I'm not shaming or blaming you if you feel constantly stressed, I often feel this way. In fact, I (inexplicably) felt very stressed over the weekend. I am simply encouraging you to open yourself (and me to open myself) to the possibility that there could be another way to live. As the great poet Hafiz says:
"Fear is the cheapest room in the house. I would like to see you living in better conditions."
Rumi says:
"As you start to walk on the way, the way appears."
When you walk with trust the way will appear for you, you no longer make constant fear-based projections into the future—you, simply, walk. You no longer skate not to fall.
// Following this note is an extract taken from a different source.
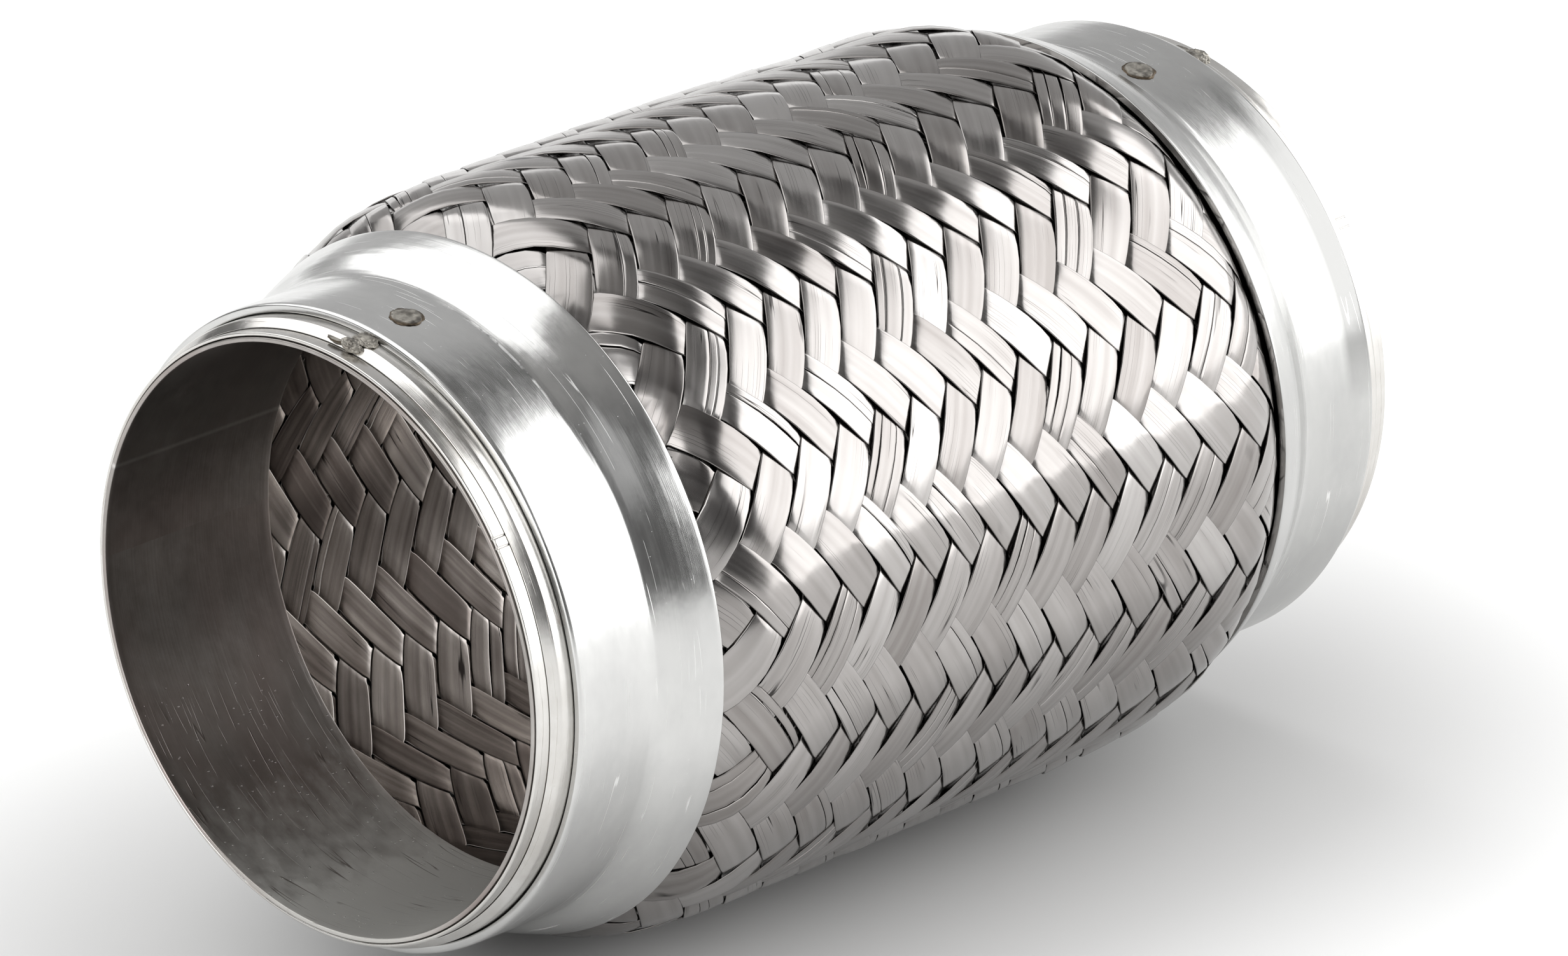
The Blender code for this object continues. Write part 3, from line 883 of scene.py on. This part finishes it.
def floor():
    """A pale floor that glows a little, less so close to the coupling: the dimmer glow there is a painted
    shadow.
    """
    finish = Finish("pale_floor", (0.45, 0.45, 0.448), metallic=0.0, roughness=0.6)
    place = finish.node("TexCoord").outputs["Object"]
    cloud = finish.noise(place, scale=3.0)
    finish.set("Base Color", finish.mix(cloud, (0.44, 0.44, 0.438), (0.46, 0.46, 0.458)))
    split = finish.node("SeparateXYZ", {0: place})
    # How far a point is from a line under the coupling, 60 mm long
    along = finish.math("ABSOLUTE", split.outputs[0])
    beyond = finish.math("MAXIMUM", finish.math("SUBTRACT", along, 30 * MM), 0.0)
    away = finish.math("SQRT", finish.math("ADD", finish.math("POWER", beyond, 2.0),
                                           finish.math("POWER", split.outputs[1], 2.0)))
    finish.shader.inputs["Emission Color"].default_value = (1.0, 1.0, 0.995, 1.0)
    # Painted shadow: the glow fades towards the coupling, dimming the floor under and beside it
    glow_with_painted_shadow = finish.math("POWER", finish.ranged(away, 0.0, 62 * MM), 1.5)
    finish.set("Emission Strength", finish.math("MULTIPLY", glow_with_painted_shadow, 0.60))
    mesh = bpy.data.meshes.new("floor")
    half, level = 6.0, cad_low.z - 0.5 * MM
    corners = [(x * half, y * half, level) for x, y in ((-1, -1), (1, -1), (1, 1), (-1, 1))]
    mesh.from_pydata(corners, [], [(0, 1, 2, 3)])
    made = piece("floor", mesh, finish.material)


def direction(azimuth, elevation):
    """A unit vector; azimuth turns from +X towards +Y."""
    a, e = math.radians(azimuth), math.radians(elevation)
    return Vector((math.cos(a) * math.cos(e), math.sin(a) * math.cos(e), math.sin(e)))


def softbox(name, azimuth, elevation, distance, width, height, radiance):
    """A rectangular light that faces the coupling; distance and sizes are in metres."""
    light = bpy.data.lights.new(name, "AREA")
    light.shape = "RECTANGLE"
    light.size, light.size_y = width, height
    light.energy = radiance * math.pi * width * height
    made = bpy.data.objects.new(name, light)
    bpy.context.collection.objects.link(made)
    away = direction(azimuth, elevation)
    made.location = away * distance
    made.rotation_euler = away.to_track_quat("Z", "Y").to_euler()


def studio():
    """Five softboxes, and a world that is pale at the horizon and dark above it."""
    # Azimuth, elevation, distance, width, height and radiance
    softbox("key", -37, 26, 2.4, 4.0, 2.2, 2.9)
    softbox("back", 105, 53, 2.8, 3.0, 3.5, 1.7)
    softbox("side", 43, 26, 3.0, 4.4, 3.0, 0.48)
    softbox("front", -128, 44, 2.8, 1.7, 1.2, 0.42)
    softbox("mouth", -170, 25, 2.4, 2.2, 1.9, 3.1)
    world = bpy.data.worlds.new("studio")
    bpy.context.scene.world = world
    world.use_nodes = True
    tree = world.node_tree
    background = tree.nodes["Background"]
    coordinates = tree.nodes.new("ShaderNodeTexCoord")
    split = tree.nodes.new("ShaderNodeSeparateXYZ")
    ramp = tree.nodes.new("ShaderNodeValToRGB")
    tree.links.new(coordinates.outputs["Generated"], split.inputs[0])
    tree.links.new(split.outputs["Z"], ramp.inputs[0])
    tree.links.new(ramp.outputs[0], background.inputs["Color"])
    # The height of a direction: pale up to just above the horizon, dark walls, a paler ceiling
    stops = ramp.color_ramp.elements
    stops[0].position, stops[0].color = 0.05, (1.0, 1.0, 0.995, 1)
    stops[1].position, stops[1].color = 0.97, (0.36, 0.355, 0.35, 1)
    for height in (0.08, 0.8):
        stops.new(height).color = (0.10, 0.099, 0.098, 1)
    background.inputs["Strength"].default_value = 1.0


def camera():
    """The photograph's long-lens view: from the near end, a little above. The camera is moved
    a little sideways and down to frame the coupling as the photograph does.
    """
    azimuth, elevation, distance = -45.2, 22.33, 1.00125
    side, above = 2.62 * MM, -0.29 * MM
    a, e = math.radians(azimuth), math.radians(elevation)
    forward = Vector((-math.sin(a) * math.cos(e), math.cos(a) * math.cos(e), -math.sin(e)))
    right = forward.cross(Vector((0, 0, 1))).normalized()
    up = right.cross(forward)
    lens = bpy.data.cameras.new("camera")
    lens.sensor_width, lens.lens = 36.0, 271.9
    made = bpy.data.objects.new("camera", lens)
    bpy.context.collection.objects.link(made)
    made.location = -forward * distance + right * side + up * above
    made.rotation_euler = forward.to_track_quat("-Z", "Y").to_euler()
    bpy.context.scene.camera = made


floor()
studio()
camera()
bpy.context.scene.view_settings.view_transform = "Standard"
You skate to skate.
Making ease a focus for my next ten years doesn't feel like the easy road; it feels worthy. I even think—in a sense—Rilke would be proud, because committing to living a life of ease is choosing something difficult. :) [I'm smiling because I recently heard author Anne Lamott say, "All truths are paradox."]
In loving-kindness meditation (i.e. Metta meditation) you focus on phrases, rather than the breath. You can direct the phrases at yourself, another person, or a group of people. The phrases I generally use are:
May I (or you or he or she or they) be safe.
Be happy.
Be healthy.
Live with ease.
That is what I wish for you, personally, today: safety, happiness, healthiness, and a life full of ease.
with Love and with Light,
Joyce
p.s. This statement could be completely nonsensical, hence why it's a post script, but it makes sense to me: I believe the road less traveled is the path of least resistance. (Mental and emotional resistance, that is.)
p.p.s. I like how this is volume 29. Thanks to each one of you for being a part of my 29th year, in small or big ways. Namaste.